_Written request_. Every line of the data that contains the string "with" must be copied.

_Material supplied_.
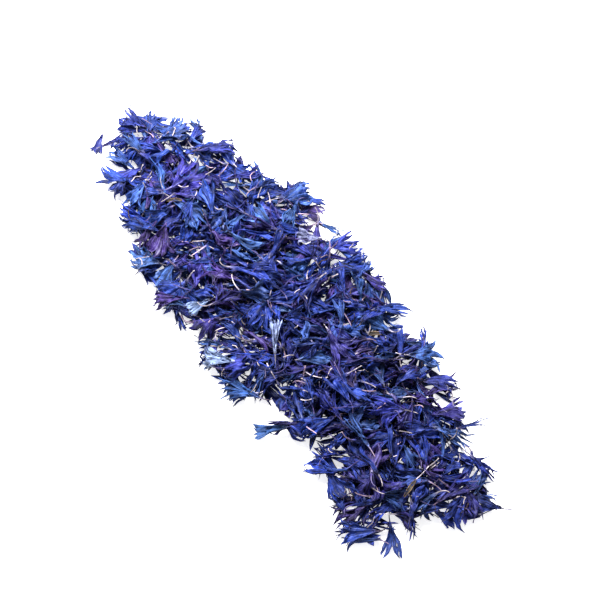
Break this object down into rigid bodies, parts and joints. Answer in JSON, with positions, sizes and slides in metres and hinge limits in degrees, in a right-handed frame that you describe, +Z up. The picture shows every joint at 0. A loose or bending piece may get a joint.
{
  "type": "heap of dried cornflower florets",
  "caption": "Long low heap of loose dried blue and violet cornflower florets with pale tubes, some lying free at its rim.",
  "frame": {"origin": "middle of the heap's box, on the surface that the heap lies on", "axes": "+X along the heap, towards its broader ragged end; +Y across it; +Z up from the surface"},
  "size_m": [0.2216, 0.0848, 0.0198],
  "materials": {
    "mat": "dry matt petals, dark blue in the folds",
    "blue": "dry matt petal, cobalt blue with a pale tube",
    "violet": "dry matt petal, violet with a pale tube",
    "faded": "dry petal bleached to a pale blue, thin and translucent",
    "bract": "dry papery golden-brown scale"
  },
  "bodies": {
    "root": {"floret_mat": "mat", "bract_scale_01": "bract", "bract_scale_02": "bract", "bract_scale_03": "bract", "faded_floret_01": "faded", "faded_floret_02": "faded", "faded_floret_03": "faded", "faded_floret_04": "faded", "violet_floret_01": "violet", "violet_floret_02": "violet", "violet_floret_03": "violet", "violet_floret_04": "violet", "violet_floret_05": "violet", "violet_floret_06": "violet", "violet_floret_07": "violet", "violet_floret_08": "violet", "violet_floret_09": "violet", "violet_floret_10": "violet", "violet_floret_11": "violet", "violet_floret_12": "violet", "violet_floret_13": "violet", "violet_floret_14": "violet", "blue_floret_01": "blue", "blue_floret_02": "blue", "blue_floret_03": "blue", "blue_floret_04": "blue", "blue_floret_05": "blue", "blue_floret_06": "blue", "blue_floret_07": "blue", "blue_floret_08": "blue", "blue_floret_09": "blue", "blue_floret_10": "blue", "blue_floret_11": "blue", "blue_floret_12": "blue", "blue_floret_13": "blue", "blue_floret_14": "blue", "blue_floret_15": "blue", "blue_floret_16": "blue", "blue_floret_17": "blue", "blue_floret_18": "blue", "blue_floret_19": "blue", "blue_floret_20": "blue", "blue_floret_21": "blue", "blue_floret_22": "blue", "blue_floret_23": "blue", "blue_floret_24": "blue", "blue_floret_25": "blue", "blue_floret_26": "blue", "blue_floret_27": "blue", "blue_floret_28": "blue", "blue_floret_29": "blue", "blue_floret_30": "blue", "blue_floret_31": "blue", "blue_floret_32": "blue"}
  },
  "joints": []
}
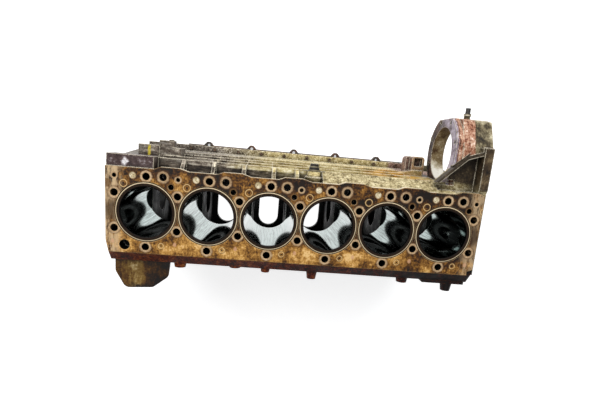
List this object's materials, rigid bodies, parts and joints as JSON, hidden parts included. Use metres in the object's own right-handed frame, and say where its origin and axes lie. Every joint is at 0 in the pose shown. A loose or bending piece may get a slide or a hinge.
{
  "type": "engine block",
  "caption": "Bare inline diesel engine block with wet cylinder liners, a lower crankcase frame and a side drive housing with a round pump flange",
  "frame": {"origin": "On the crank axis at the middle main bearing, between the third and fourth cylinders", "axes": "+X along the crank to the flywheel end, +Y to the side with the drive housing, +Z along the cylinders to the head deck"},
  "size_m": [0.83, 0.4644, 0.457],
  "materials": {
    "block_casting": "rusty and oily casting with a machined deck",
    "frame_casting": "oily casting",
    "liner_iron": "honed and oiled",
    "plug_steel": "dull",
    "fitting_brass": "dull",
    "cap_black": "matte"
  },
  "bodies": {
    "root": {"cylinder_block": "block_casting", "ladder_frame": "frame_casting", "cylinder_liner_1": "liner_iron", "cylinder_liner_2": "liner_iron", "cylinder_liner_3": "liner_iron", "cylinder_liner_4": "liner_iron", "cylinder_liner_5": "liner_iron", "cylinder_liner_6": "liner_iron", "deck_plug_1": "plug_steel", "deck_plug_2": "plug_steel", "deck_plug_3": "plug_steel", "deck_plug_4": "plug_steel", "deck_plug_5": "plug_steel", "deck_plug_6": "plug_steel", "core_plug_2": "plug_steel", "core_plug_3": "plug_steel", "core_plug_4": "plug_steel", "core_plug_5": "plug_steel", "core_plug_6": "plug_steel", "oil_gallery_plug_front": "plug_steel", "oil_gallery_plug_rear": "plug_steel", "flywheel_housing_dowels": "plug_steel", "housing_fitting": "fitting_brass", "fitting_cap": "cap_black"}
  },
  "joints": []
}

_Reply to the task_.
Break this object down into rigid bodies, parts and joints. Answer in JSON, with positions, sizes and slides in metres and hinge limits in degrees, in a right-handed frame that you describe, +Z up. The picture shows every joint at 0. A loose or bending piece may get a joint.
  "caption": "Long low heap of loose dried blue and violet cornflower florets with pale tubes, some lying free at its rim.",
    "blue": "dry matt petal, cobalt blue with a pale tube",
    "violet": "dry matt petal, violet with a pale tube",
  "caption": "Bare inline diesel engine block with wet cylinder liners, a lower crankcase frame and a side drive housing with a round pump flange",
  "frame": {"origin": "On the crank axis at the middle main bearing, between the third and fourth cylinders", "axes": "+X along the crank to the flywheel end, +Y to the side with the drive housing, +Z along the cylinders to the head deck"},
    "block_casting": "rusty and oily casting with a machined deck",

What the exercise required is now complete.